2. Why haven’t SIF, who manage Aldabra, been collecting the trash regularly?

Plastic pollution has probably been accumulating along Aldabra’s coastlines for several decades, but it’s only in recent years that it has become so noticeable. The worst-impacted area is the rarely visited and most difficult-to-access southern island of Grande Terre, where staff have noticed a sudden rise in plastic accumulation. They have sadly also seen an increased impact of this trash on Aldabra’s wildlife. A rapid assessment by SIF staff of the scale of the problem quickly revealed that the current level of trash is too high to be dealt with as part of the usual work-plan.

SIF is a non-profit charitable organisation that was established as a public trust by the government of Seychelles in 1979. SIF manages and protects the two Seychelles UNESCO World Heritage Sites of Aldabra Atoll and the Vallée de Mai. The cost of running Aldabra as a research station – and maintaining a core team of staff on the atoll to ensure its protection – is entirely subsidised by visitor fees from Vallée de Mai and the small number of cruise-ships that visit Aldabra itself. This funding is enough to cover the basic running costs of the station and the hiring of necessary staff to manage and protect the atoll. But all additional conservation projects undertaken by SIF have been funded externally by big funding organisations. SIF therefore has to write project proposals and apply for these highly competitive funding pools to accomplish any extra projects.

To date, these projects have been highly successful, including the hugely successful eradication of invasive bird species from both Assomption and Aldabra, ensuring the protection of Aldabra’s endemic bird species. For the clean-up, SIF has tried a different approach – working with The Queen’s College, Oxford, to raise the required sum from a variety of donors, both individual and corporate, and using these funds to help apply for further grant money, both in the UK and in Seychelles.

3. Once you clean up the trash it will just keep arriving, so what is the plan?

Once the coasts have been cleared of this long-term accumulation of waste and we have measured the rate at which trash is accumulating on Aldabra (this is part of the research aims), we will work out how to incorporate regular clean-ups into the Aldabra work-plan and allocate the appropriate amount of resources to this.

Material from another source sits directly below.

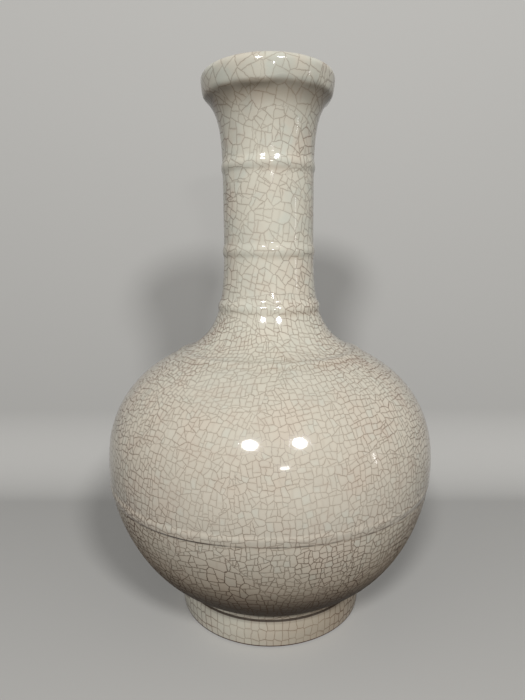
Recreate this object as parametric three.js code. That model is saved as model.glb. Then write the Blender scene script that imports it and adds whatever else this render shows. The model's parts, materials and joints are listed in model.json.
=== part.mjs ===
import * as THREE from 'three';

// A bowstring vase: a foot ring, a body thrown in two halves, a tall neck and a rolled mouth rim,
// luted end to end while the clay was soft, with five clay cords laid round the outside.
// Every piece is a solid of revolution about +Z. The origin is the middle of the face it stands on.

// Driving dimensions, in millimetres. Angles are in degrees, turning up from straight outwards.

// Heights, each measured from the one before.
const footHeight = 20;
const bellyRise = 81;
const shoulderRise = 66;
const neckRise = 98;
const throatRise = 48;
const rimRise = 15.5;

// Outer radii from the foot to the mouth.
const baseRadius = 56.2;
const bellyRadius = 101;
const shoulderRadius = 53.4;
const waistRadius = 27.4;
const throatRadius = 36.1;
const lipFootRadius = 38.2;
const lipRadius = 39.2;
const crestRadius = 32;

// The angle of the wall where one sweep runs into the next.
const baseAngle = 25.5;
const shoulderAngle = 157.5;
const throatAngle = 43;
const lipFootAngle = 76;
const boreAngle = 76;

// How far each end of a sweep holds its angle, as a share of the rise of that sweep.
const bellyPull = [0.43, 0.335];
const shoulderPull = [0.51, 0.47];
const neckPull = [0.31, 0.655];
const throatPull = [0.41, 0.25];
const borePull = [0.5, 0.3];
const rimUnderPull = [0.4, 0.4];
const rimBandPull = [0.33, 0.33];
const rimTopPull = [0.6, 0.95];
const rimInsidePull = [0.5, 0.25];

// Clay thicknesses and the bores inside.
const wall = 5.5;
const floorThickness = 6;
const mouthBore = 26.2;
const lipFootRise = 3.4;
const lipHeight = 10.5;

// Foot ring.
const footBore = 49;
const restRadius = 57.2;
const restWidth = 6;
const restBevel = 0.8;
const footTopRadius = 58.8;
const footSwell = 0.5;
const ledgeHeight = 2.6;
const ledgeInset = 0.7;
const ledgeLean = 0.3;
const ledgeRound = 1;

// Clay cords. The crest is a share of the cord's width, counted from its lower edge.
const neckCord = { width: 9.4, stand: 0.85, crest: 0.42 };
const shoulderCord = { width: 8.6, stand: 0.8, crest: 0.45 };
const bellyCord = { width: 6.8, stand: 0.7, crest: 0.35 };
const bellyCordDrop = 11.6;
const shoulderCordDrop = 0.9;
const lowerCordRise = 27.5;
const middleCordRise = 60.2;
const upperCordRise = 10.8;

// The bead of slip that is pressed over the belly seam from inside.
const beadWidth = 12;
const beadStand = 1.4;

// Facets round the vase, and steps along each stretch of an outline.
const facets = 60;
const cordSteps = 4;
const footSteps = 4;
const ledgeSteps = 2;
const lowerWallSteps = 8;
const lowerInsideSteps = 5;
const upperWallSteps = 10;
const upperInsideSteps = 8;
const shoulderSteps = 4;
const neckWallSteps = 3;
const neckInsideSteps = 4;
const throatSteps = 6;
const boreSteps = 4;
const rimUnderSteps = 2;
const rimBandSteps = 2;
const rimTopSteps = 4;
const bisections = 48;

const glaze = new THREE.MeshStandardMaterial({ color: 0xcdc6b6, roughness: 0.12, metalness: 0 });
const glazedFoot = new THREE.MeshStandardMaterial({ color: 0xc2bba9, roughness: 0.16, metalness: 0 });

const bellyHeight = footHeight + bellyRise;
const shoulderHeight = bellyHeight + shoulderRise;
const waistHeight = shoulderHeight + neckRise;
const throatHeight = waistHeight + throatRise;
const crestHeight = throatHeight + rimRise;
const outwards = 0;
const upright = 90;
const inwards = 180;

const at = (radius, height) => new THREE.Vector2(radius, height);

// A sweep of the wall between two points, leaving and arriving at the given angles.
function sweep(from, fromAngle, to, toAngle, pull) {
  const rise = to.y - from.y;
  const reach = (angle, share) => {
    const turned = THREE.MathUtils.degToRad(angle);
    return at(Math.cos(turned), Math.sin(turned)).multiplyScalar(share * rise);
  };
  const start = from.clone().add(reach(fromAngle, pull[0]));
  const end = to.clone().sub(reach(toAngle, pull[1]));
  return new THREE.CubicBezierCurve(from, start, end, to);
}

// The outer face of the wall, from the top of the foot to the seat of the mouth rim.
const base = at(baseRadius, footHeight);
const belly = at(bellyRadius, bellyHeight);
const shoulder = at(shoulderRadius, shoulderHeight);
const waist = at(waistRadius, waistHeight);
const throat = at(throatRadius, throatHeight);
const wallLine = new THREE.CurvePath();
wallLine.add(sweep(base, baseAngle, belly, upright, bellyPull));
wallLine.add(sweep(belly, upright, shoulder, shoulderAngle, shoulderPull));
wallLine.add(sweep(shoulder, shoulderAngle, waist, upright, neckPull));
wallLine.add(sweep(waist, upright, throat, throatAngle, throatPull));
const wallLength = wallLine.getLength();

// A point on the wall at a distance along it, sunk square into the clay by a depth.
function wallPoint(station, depth = 0) {
  const share = station / wallLength;
  const point = wallLine.getPoint(share);
  const along = wallLine.getTangent(share);
  return at(point.x - depth * along.y, point.y + depth * along.x);
}

// The distance along the wall at which it reaches a height.
function stationAt(height, depth = 0) {
  let low = 0;
  let high = wallLength;
  for (let pass = 0; pass < bisections; pass += 1) {
    const middle = (low + high) / 2;
    if (wallPoint(middle, depth).y < height) {
      low = middle;
    } else {
      high = middle;
    }
  }
  return low;
}

// Points at even distances along a stretch of the wall, both ends included.
function stretch(from, to, steps, depth = 0) {
  const points = [];
  for (let step = 0; step <= steps; step += 1) {
    points.push(wallPoint(from + ((to - from) * step) / steps, depth));
  }
  return points;
}

// A cord laid on the wall. Its crown is a curve, and its seat lies on the wall's own points.
function cordAt(height, shape, onSeam) {
  const centre = stationAt(height);
  const from = centre - shape.width / 2;
  const to = centre + shape.width / 2;
  const lower = wallPoint(from);
  const upper = wallPoint(to);
  const crownPull = 2 * shape.stand;
  const crown = new THREE.QuadraticBezierCurve(
    lower,
    wallPoint(from + shape.width * shape.crest, -crownPull),
    upper,
  );
  const seat = onSeam ? [wallPoint(centre)] : [];
  return { from, to, centre, lower, upper, outline: [...crown.getPoints(cordSteps), ...seat] };
}

const bellySeamHeight = bellyHeight - bellyCordDrop;
const neckSeamHeight = shoulderHeight + lowerCordRise;
const cords = {
  belly: cordAt(bellySeamHeight, bellyCord, true),
  shoulder: cordAt(shoulderHeight - shoulderCordDrop, shoulderCord, false),
  lower: cordAt(neckSeamHeight, neckCord, true),
  middle: cordAt(shoulderHeight + middleCordRise, neckCord, false),
  upper: cordAt(waistHeight + upperCordRise, neckCord, false),
};

// The crest of the slip bead, level with the belly seam on the inner face of the wall.
const bellySeamInside = wallPoint(stationAt(bellySeamHeight, wall), wall);
const bellySeamBead = at(bellySeamInside.x - beadStand, bellySeamInside.y);

const vase = new THREE.Group();

// Turns an outline about +Z. An outline that leaves the axis free is closed on itself.
function turn(name, outline, material) {
  const onAxis = outline[0].x === 0;
  const closed = onAxis ? outline : [...outline, outline[0]];
  const geometry = new THREE.LatheGeometry(closed, facets);
  geometry.rotateX(Math.PI / 2);
  const mesh = new THREE.Mesh(geometry, material);
  mesh.name = name;
  vase.add(mesh);
}

function footRing() {
  const restInner = restRadius - restWidth;
  const wallBottom = at(restRadius + restBevel, restBevel);
  const wallTop = at(footTopRadius, footHeight - ledgeHeight - ledgeInset);
  const swell = at(
    (wallBottom.x + wallTop.x) / 2 + 2 * footSwell,
    (wallBottom.y + wallTop.y) / 2,
  );
  const ledgeFoot = at(footTopRadius - ledgeInset, footHeight - ledgeHeight);
  const ledge = new THREE.QuadraticBezierCurve(
    ledgeFoot,
    at(ledgeFoot.x - ledgeLean, footHeight - ledgeRound),
    base,
  );
  return [
    at(restInner, 0),
    at(restRadius, 0),
    ...new THREE.QuadraticBezierCurve(wallBottom, swell, wallTop).getPoints(footSteps),
    ...ledge.getPoints(ledgeSteps),
    at(footBore, footHeight),
    at(restInner - restBevel, restBevel),
  ];
}

// The floor lies on the foot ring, and the wall climbs to half way under the belly cord.
function lowerBody() {
  const floorTop = footHeight + floorThickness;
  const floorEdge = stationAt(floorTop, wall);
  const beadEdge = stationAt(bellySeamHeight - beadWidth / 2, wall);
  return [
    at(0, footHeight),
    at(footBore, footHeight),
    ...stretch(0, cords.belly.from, lowerWallSteps),
    wallPoint(cords.belly.centre),
    bellySeamBead,
    ...stretch(beadEdge, floorEdge, lowerInsideSteps, wall),
    at(0, floorTop),
  ];
}

function upperBody() {
  const beadEdge = stationAt(bellySeamHeight + beadWidth / 2, wall);
  const neckEdge = stationAt(neckSeamHeight, wall);
  return [
    wallPoint(cords.belly.centre),
    ...stretch(cords.belly.to, cords.shoulder.from, upperWallSteps),
    ...stretch(cords.shoulder.to, cords.lower.from, shoulderSteps),
    wallPoint(cords.lower.centre),
    ...stretch(neckEdge, beadEdge, upperInsideSteps, wall),
    bellySeamBead,
  ];
}

function neck() {
  const waistStation = stationAt(waistHeight);
  const neckEdge = stationAt(neckSeamHeight, wall);
  const bore = sweep(
    at(waistRadius - wall, waistHeight),
    upright,
    at(mouthBore, throatHeight),
    boreAngle,
    borePull,
  );
  return [
    wallPoint(cords.lower.centre),
    ...stretch(cords.lower.to, cords.middle.from, neckWallSteps),
    ...stretch(cords.middle.to, waistStation, neckWallSteps),
    cords.upper.lower,
    ...stretch(cords.upper.to, wallLength, throatSteps),
    ...bore.getPoints(boreSteps).reverse(),
    ...stretch(waistStation, neckEdge, neckInsideSteps, wall).slice(1),
  ];
}

// A roll of clay round the mouth. It leaves the throat at a soft corner, stands almost upright
// as a band, and rolls over to a crest near the bore.
function mouthRim() {
  const lipFoot = at(lipFootRadius, throatHeight + lipFootRise);
  const widest = at(lipRadius, throatHeight + lipHeight);
  const crest = at(crestRadius, crestHeight);
  const bore = at(mouthBore, throatHeight);
  const underside = sweep(throat, throatAngle, lipFoot, lipFootAngle, rimUnderPull);
  const band = sweep(lipFoot, lipFootAngle, widest, upright, rimBandPull);
  const top = sweep(widest, upright, crest, inwards, rimTopPull);
  const inside = sweep(bore, boreAngle, crest, outwards, rimInsidePull);
  return [
    ...underside.getPoints(rimUnderSteps),
    ...band.getPoints(rimBandSteps).slice(1),
    ...top.getPoints(rimTopSteps).slice(1),
    ...inside.getPoints(boreSteps).reverse().slice(1),
  ];
}

turn('foot_ring', footRing(), glazedFoot);
turn('lower_body', lowerBody(), glaze);
turn('upper_body', upperBody(), glaze);
turn('neck', neck(), glaze);
turn('mouth_rim', mouthRim(), glaze);
turn('belly_string', cords.belly.outline, glaze);
turn('shoulder_string', cords.shoulder.outline, glaze);
turn('neck_string_lower', cords.lower.outline, glaze);
turn('neck_string_middle', cords.middle.outline, glaze);
turn('neck_string_upper', cords.upper.outline, glaze);

export default vase;
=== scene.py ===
# %% [markdown]
# # A bowstring vase in crackled glaze
# The real vase is thrown in clay: a foot ring, a body in two halves, a tall neck and a rolled rim
# are turned one by one and joined while soft. Five cords of clay go round the outside, and one
# coat of glaze covers everything but the edge it stands on. The glaze shrinks more than the clay,
# so it cracks into a fine net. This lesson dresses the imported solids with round, softened pieces
# that meet in the same places, and builds the glaze from shader nodes alone.

# %% Load the frame
import json
import math
from types import SimpleNamespace

import bpy
import numpy as np
from mathutils import Matrix, Vector

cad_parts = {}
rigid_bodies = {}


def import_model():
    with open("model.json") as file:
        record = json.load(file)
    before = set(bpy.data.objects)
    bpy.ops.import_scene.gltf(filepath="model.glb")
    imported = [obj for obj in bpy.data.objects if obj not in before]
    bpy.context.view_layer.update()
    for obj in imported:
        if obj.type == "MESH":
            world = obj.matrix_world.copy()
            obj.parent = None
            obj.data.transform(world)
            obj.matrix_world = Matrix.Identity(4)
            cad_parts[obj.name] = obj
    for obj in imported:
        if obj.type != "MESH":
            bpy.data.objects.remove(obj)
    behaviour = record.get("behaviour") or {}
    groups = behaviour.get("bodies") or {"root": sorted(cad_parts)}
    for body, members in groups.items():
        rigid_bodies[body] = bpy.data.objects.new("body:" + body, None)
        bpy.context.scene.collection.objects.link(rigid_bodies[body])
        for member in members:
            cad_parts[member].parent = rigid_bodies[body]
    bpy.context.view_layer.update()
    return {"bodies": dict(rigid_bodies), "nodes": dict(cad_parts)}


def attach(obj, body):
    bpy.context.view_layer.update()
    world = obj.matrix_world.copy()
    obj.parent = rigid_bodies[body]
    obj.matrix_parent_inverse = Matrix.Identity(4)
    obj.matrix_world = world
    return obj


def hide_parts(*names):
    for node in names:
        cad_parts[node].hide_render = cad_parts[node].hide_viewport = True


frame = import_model()
BODY = frame["bodies"][0] if isinstance(frame["bodies"], list) else next(iter(frame["bodies"]))
MM = 0.001
print("body:", BODY, "nodes:", sorted(frame["nodes"]))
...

This may mean that the SIF will need to charter a vessel every 2-3 years to collect the trash that has been collected and stored by staff and this will add considerably to the running costs. But SIF is committed to keeping Aldabra free from plastic pollution.

4. Why can’t more people come and join the clean-up expedition?

Aside from the costs of transporting people to and from Aldabra, the size of the team is limited by the resources of Aldabra itself. The research station supports a staff team of 15 people, plus visiting researchers. So, even with the addition of 12 ACUP volunteers, the station will be surpassing its maximum capacity in terms of beds…but the biggest resource constraint is water and food.

Water is collected in large tanks on Picard island research station, while at the field camps, we rely on water collected from the hut roofs. These tanks must retain enough water to provide for the clean-up team, but there must be enough water left for the Aldabra staff throughout the south-east monsoon seasons when there is little to no rain. Needless to say, when we are at station we will all be taking very short showers and when we are on camp we will need to be even more careful of our water use.

So, unless additional large-scale water catchment systems were built at both the main station and at the field camps, it is just not possible to increase the capacity on the atoll. Despite not being able to join in person, many people are following us on social media, donating and sharing their stories of how they are making an impact closer to home. Plastic pollution is everywhere, and everyone’s actions count.

The Cinq Cases field hut on Grande Terre has a new water catchment system

5. What is going to happen to all the plastic you collect?

This has definitely turned out to be our most challenging objective to meet. If possible, we would like to prevent all the waste we collect from going into landfill by re-using, re-purposing and re-processing as much of it as possible. Admittedly, this is easier with some items and materials than others. We have several categories that will be used to segregate the waste during collection.

Common items like flip flops, plastic bottles, glass bottles, fishing buoys and rope will be collected separately. Once collected in slings and gunny bags, these items will be sent back to Mahé where further segregation will take place. Larger items, like buoys, will be given to organisations operating at sea – especially conservation-orientated ones based in Seychelles.

We are also in discussion with local and international processors to find out whether our plastic can be chipped down and reused. We hope to create art pieces and other exhibits from plastic, particularly flip-flops which are hard to recycle, that could be displayed in Aldabra House.

Our main aim with these initiatives is to help promote the circular economy in Seychelles. If we can set up a pipeline for repurposing waste from Aldabra, then together with international and local partners, we can transform the plastic collected on Aldabra into a value-added product that might ultimately pay for its removal. Unfortunately, some plastic will inevitably be too degraded by the sun and salt to be reused, and this will probably end up in the landfill, but we hope to minimise the amounts.

Finally, we are hoping to play a part in helping to facilitate the Seychelles government to improve waste management and recycling facilities in Seychelles. These islands will continue to act as nets for plastic pollution and long-term solutions need to be found.